Pamela Dodds
Artist Statement
Dodds chose Flax paper because it has characteristics so different from any kind of paper she has experienced before. Due to its natural sizing, the paper isn’t porous when dry. It is crisp, crinkly, assertive, resistant. The oil-based ink adopts a similar confidence by sitting sculpturally on the surface.
Dodds’ relief print practice includes linocut, woodcut, printed wood grain and tree bark and imagery of interacting figures, where complex and layered moments are revealed through the nuance and gesture of the human form.

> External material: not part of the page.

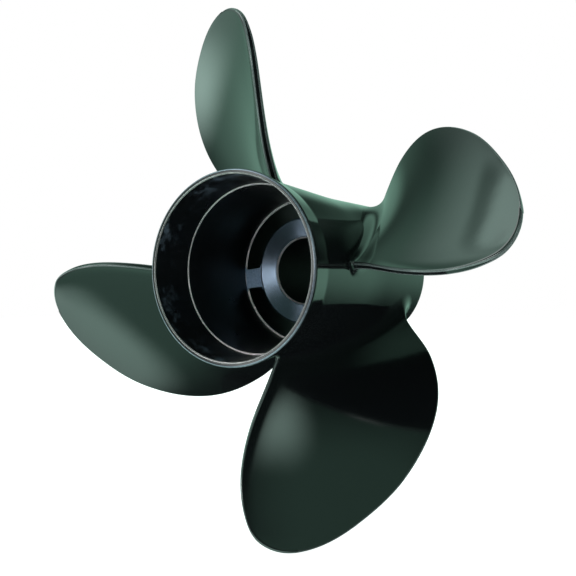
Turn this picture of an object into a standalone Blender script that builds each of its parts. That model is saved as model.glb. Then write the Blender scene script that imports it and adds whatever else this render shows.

Pamela Dodds, Leap of Faith, relief print on flax paper, 10 x 20 inches, edition of 20
Bio
Pamela Dodds is a visual artist and printmaker. She was born in Halifax, NS, grew up in Toronto and was transplanted to the USA, returning to Canada in 2008. Her work has been exhibited in numerous exhibitions across the USA and Canada. In 2014 she received the Barbara Deming grant for Feminist Art. She has also received support from the Ontario Arts Council, Massachusetts Cultural Council, and Gottlieb Foundation, N.Y. She was 2008 Nick Novak Fellow and 2013 Hexagon Fellow at Open Studio Printmaking Centre, Toronto. Her work has been reviewed in Art New England, Boston Globe, and Globe and Mail, among others, and purchased for public collections including Cleveland Museum of Art, Ohio; Purdue University, Illinois; Boston Public Library, Massachusetts; The Japanese Paper Place, Toronto; and is included in the collection of Carleton University and many private collections. She currently lives in Toronto.